幼清想也没想地把本子捡起来,追上去还给他:“同学,你的东西掉了……”

江鹤齐顿住脚步,接过来只看了一眼。他心情实在太差,甩手一挥,本子往外飞得老远,然后他大步越过幼清走了。

幼清愣在原地许久,一次普通的遇见,连一句完整的对话也不曾有,她却像已经等了许久。兴奋与失落都有,几乎将她淹没,少年心事剪不断理还乱。被浸湿的拖把往下滴着水,不一会儿,她旁边圈出一摊水渍。

那天,幼清费了很大的劲,天黑之前,在灌木丛里找到了那本被江鹤齐丢掉的作业本。

里面几乎是崭新的,只有前几页动过笔,默写了两段文言文。他应该是系统地练过字的,笔迹比行楷更缭乱一点,看上去流畅舒适,但笔锋有力,框架也不散。跟许多男生一样,在扉页上有拿铅笔随意涂涂画画的痕迹。幼清仔细辨认了几眼,觉得他画的像狐狸,又像狗。

看样子,他的绘画功底实在是不太好。

幼清想了想,觉得江鹤齐大概也不会再要这个本子,便自作主张地没有还回去,私自留了下来。

这是她收集的第一件与江鹤齐有关的东西。

后来,渐渐地,东西又添了几件。江鹤齐是学校的风云人物,代表学校参加各种比赛和演讲,常常会出现在校园报上,幼清就将报上跟他相关的文字块和图像剪下来。

再后来,江鹤齐高三了。高考前夕,他们提前狂欢,把许多书和试卷撕了、扔了,在教学楼下铺成一片雪白的海。

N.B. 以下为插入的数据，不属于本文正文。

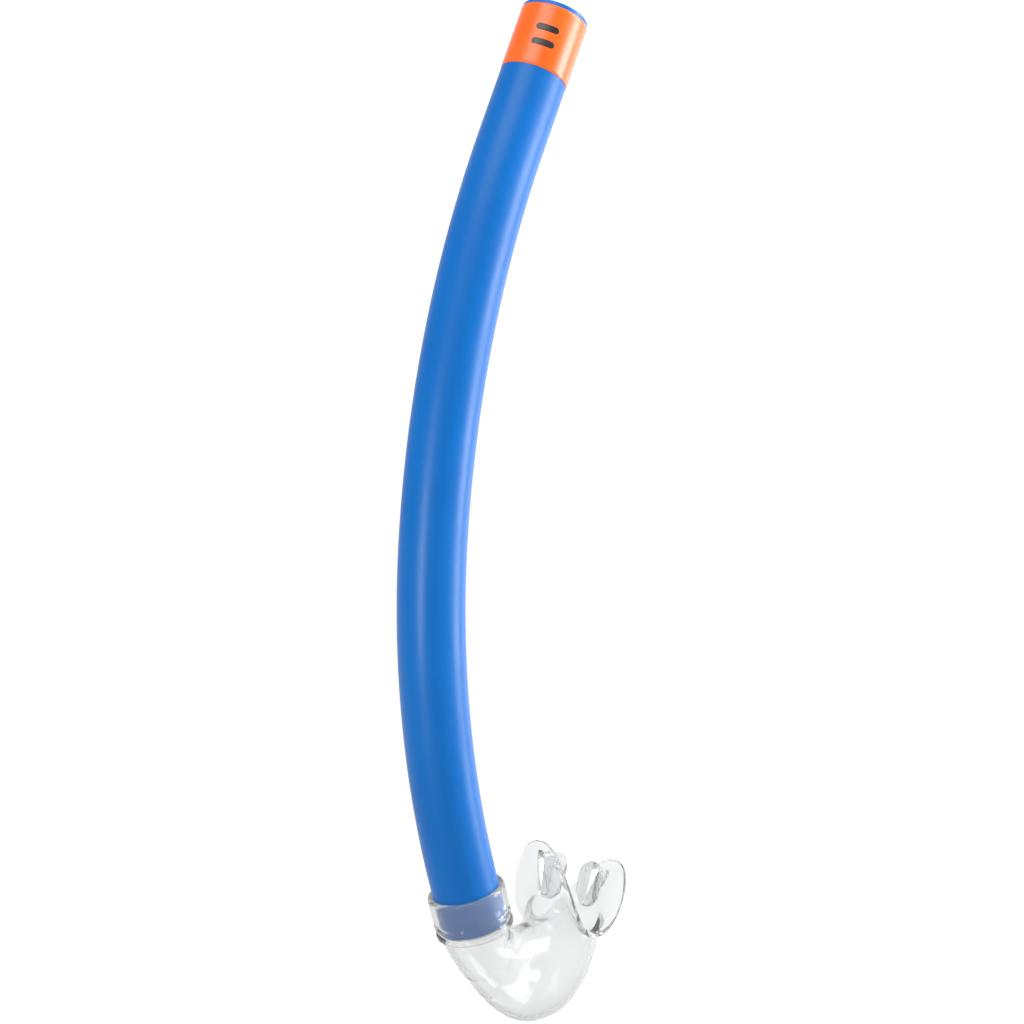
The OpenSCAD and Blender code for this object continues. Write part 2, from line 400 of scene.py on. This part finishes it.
def elbow_and_airway(x, y, z, drop, above_sheet):
    """The elbow with its neck, and the airway through both."""
    share = nearest_share(x, z)
    px, pz, wx, wz = elbow_points(share)
    length = np.hypot(wx, wz)
    across = ((x - px) * wz - (z - pz) * wx) / length
    half_across = np.interp(share, ELBOW_SHARES, ELBOW_ACROSS)
    half_side = np.interp(share, ELBOW_SHARES, ELBOW_SIDE)
    above_collar = np.where(share < 0.001, COLLAR_H - drop, -100)
    bridge = line_distance(x, z, COLLAR_BOTTOM[[0, 2]] + BRIDGE_START, MOUTH[[0, 2]] + BRIDGE_END)
    outer = ellipse(across, y, half_across, half_side)
    outer = blend_min(outer, ellipse(bridge, y, BRIDGE_HALF, BRIDGE_SIDE), BRIDGE_BLEND)
    elbow = np.maximum(np.maximum(outer, above_collar), above_sheet - FLANGE_THICK / 2)
    inner = ellipse(across, y, half_across - WALL, half_side - WALL)
    inner = blend_min(inner, ellipse(bridge, y, BRIDGE_HALF - WALL, BRIDGE_SIDE - WALL), BRIDGE_BLEND)
    airway = np.maximum(np.maximum(inner, above_collar), above_sheet - FLANGE_THICK - 1)
    return elbow, airway


def lip_flange(across, y, steep, above_sheet):
    """A curved sheet with a rounded rim."""
    out_across, out_side = np.abs(across) / FLANGE_ACROSS, np.abs(y) / FLANGE_SIDE
    power_across, power_side = FLANGE_POWERS
    outline = out_across ** power_across + out_side ** power_side
    pull_across = power_across / FLANGE_ACROSS * out_across ** (power_across - 1)
    pull_side = power_side / FLANGE_SIDE * out_side ** (power_side - 1)
    rim = (outline - 1) / np.maximum(np.hypot(pull_across / steep, pull_side), 0.02)
    sheet = above_sheet - FLANGE_THICK / 2
    return rounded_meeting(np.abs(sheet) - FLANGE_THICK / 2, rim, FLANGE_THICK * 0.45)


def bite_tabs(across, y, up, above_sheet):
    """Two rounded plates, each on a web that ends in the flange."""
    along, inward = up - TAB_RISE, TAB_OUT - np.abs(across)
    beyond = np.maximum(np.abs(along) - (TAB_LENGTH - TAB_HEIGHT) / 2, 0)
    face = np.hypot(beyond, y) - TAB_HEIGHT / 2
    plate = rounded_meeting(face, np.abs(inward) - TAB_THICK / 2, TAB_ROUND)
    web = rounded_box(along, y, (TAB_LENGTH - WEB_SHORTER) / 2, WEB_THICK / 2, WEB_ROUND)
    web = np.maximum(np.maximum(web, inward), FLANGE_THICK / 2 - above_sheet)
    return blend_min(plate, web, WEB_BLEND)


def silicone(x, y, z):
    """Signed distance to the mouthpiece's surface, negative inside the silicone."""
    radius, drop = in_collar(x, y, z)
    across, up, steep, above_sheet = in_mouth(x, z)
    elbow, airway = elbow_and_airway(x, y, z, drop, above_sheet)
    flange = lip_flange(across, y, steep, above_sheet)
    socket = np.maximum(radius - COLLAR_BORE_R, drop - SOCKET_DEPTH)
    shoulder = np.maximum(radius - BORE_R, drop - COLLAR_H - 0.5)
    hollow = np.minimum(np.minimum(socket, shoulder), airway)
    body = blend_min(elbow, flange, FLANGE_BLEND)
    body = blend_min(body, grooved_collar(radius, drop), COLLAR_BLEND)
    body = blend_max(body, -hollow, HOLLOW_EDGE)
    return blend_min(body, bite_tabs(across, y, up, above_sheet), TAB_BLEND)


def surface_net(values, low, step):
    """(points, quads) of the surface where a grid of values passes through zero."""
    cells = tuple(n - 1 for n in values.shape)
    total = np.zeros(cells + (3,))
    count = np.zeros(cells)
    for axis in range(3):
        others = [a for a in range(3) if a != axis]
        for shift in ((0, 0), (0, 1), (1, 0), (1, 1)):
            near, far = [None] * 3, [None] * 3
            near[axis], far[axis] = slice(0, -1), slice(1, None)
            for other, moved in zip(others, shift):
                near[other] = far[other] = slice(moved, cells[other] + moved)
            a, b = values[tuple(near)], values[tuple(far)]
            crossed = (a < 0) != (b < 0)
            where = np.where(crossed, a / np.where(crossed, a - b, 1), 0)
            total[..., axis] += where
            for other, moved in zip(others, shift):
                total[..., other] += crossed * moved
            count += crossed
    held = count > 0
    number = np.full(cells, -1)
    number[held] = np.arange(held.sum())
    points = low + step * (np.argwhere(held) + total[held] / count[held][:, None])
    quads = []
    for axis in range(3):
        one, two = (axis + 1) % 3, (axis + 2) % 3
        near, far = [slice(1, -1)] * 3, [slice(1, -1)] * 3
        near[axis], far[axis] = slice(0, -1), slice(1, None)
        a, b = values[tuple(near)] < 0, values[tuple(far)] < 0
        corner = np.argwhere(a != b)
        leaves = a[a != b]
        corner[:, one] += 1
        corner[:, two] += 1
        ring = []
        for back_one, back_two in ((1, 1), (0, 1), (0, 0), (1, 0)):
            cell = corner.copy()
            cell[:, one] -= back_one
            cell[:, two] -= back_two
            ring.append(number[tuple(cell.T)])
        quad = np.stack(ring, -1)
        quads.append(np.where(leaves[:, None], quad, quad[:, ::-1]))
    return points, np.concatenate(quads)


def make_mouthpiece():
    """One continuous moulding, meshed on a grid and then drawn onto the exact surface."""
    boxes = [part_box(node) for node in frame["nodes"] if node.startswith(("mouthpiece", "bite"))]
    low = np.min([box[0] for box in boxes], axis=0) / MM - 2 * VOXEL
    high = np.max([box[1] for box in boxes], axis=0) / MM + 2 * VOXEL
    axes = [np.arange(low[a], high[a] + VOXEL, VOXEL) for a in range(3)]
    x, y, z = axes[0][:, None, None], axes[1][None, :, None], axes[2][None, None, :]
    x_plane, z_plane = np.broadcast_arrays(x, z)
    points, quads = surface_net(silicone(x_plane, y, z_plane), low, VOXEL)
    reach = 0.02
    for _ in range(4):
        value = silicone(*points.T)
        pull = np.stack([silicone(*(points + reach * step).T) - silicone(*(points - reach * step).T)
                         for step in np.eye(3)], -1) / (2 * reach)
        size = np.maximum((pull ** 2).sum(-1), 0.1)
        move = pull * (value / size)[:, None]
        length = np.linalg.norm(move, axis=1, keepdims=True)
        points = points - move * np.minimum(1, 0.25 * VOXEL / np.maximum(length, 1e-9))
    return mesh_object("silicone_mouthpiece", points, quads)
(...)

幼清悄悄留下来,等人都走光了,去里面翻找属于江鹤齐的那一份。

她也觉得她像个变态,但是她控制不住自己。

她在周家长大,从小乖巧安静,像极了她母亲霍歆。遵循着平静安定的生活轨迹,从未做过什么疯狂的事情,唯独在江鹤齐这个人身上,她从一开始就耗尽了执着与等待。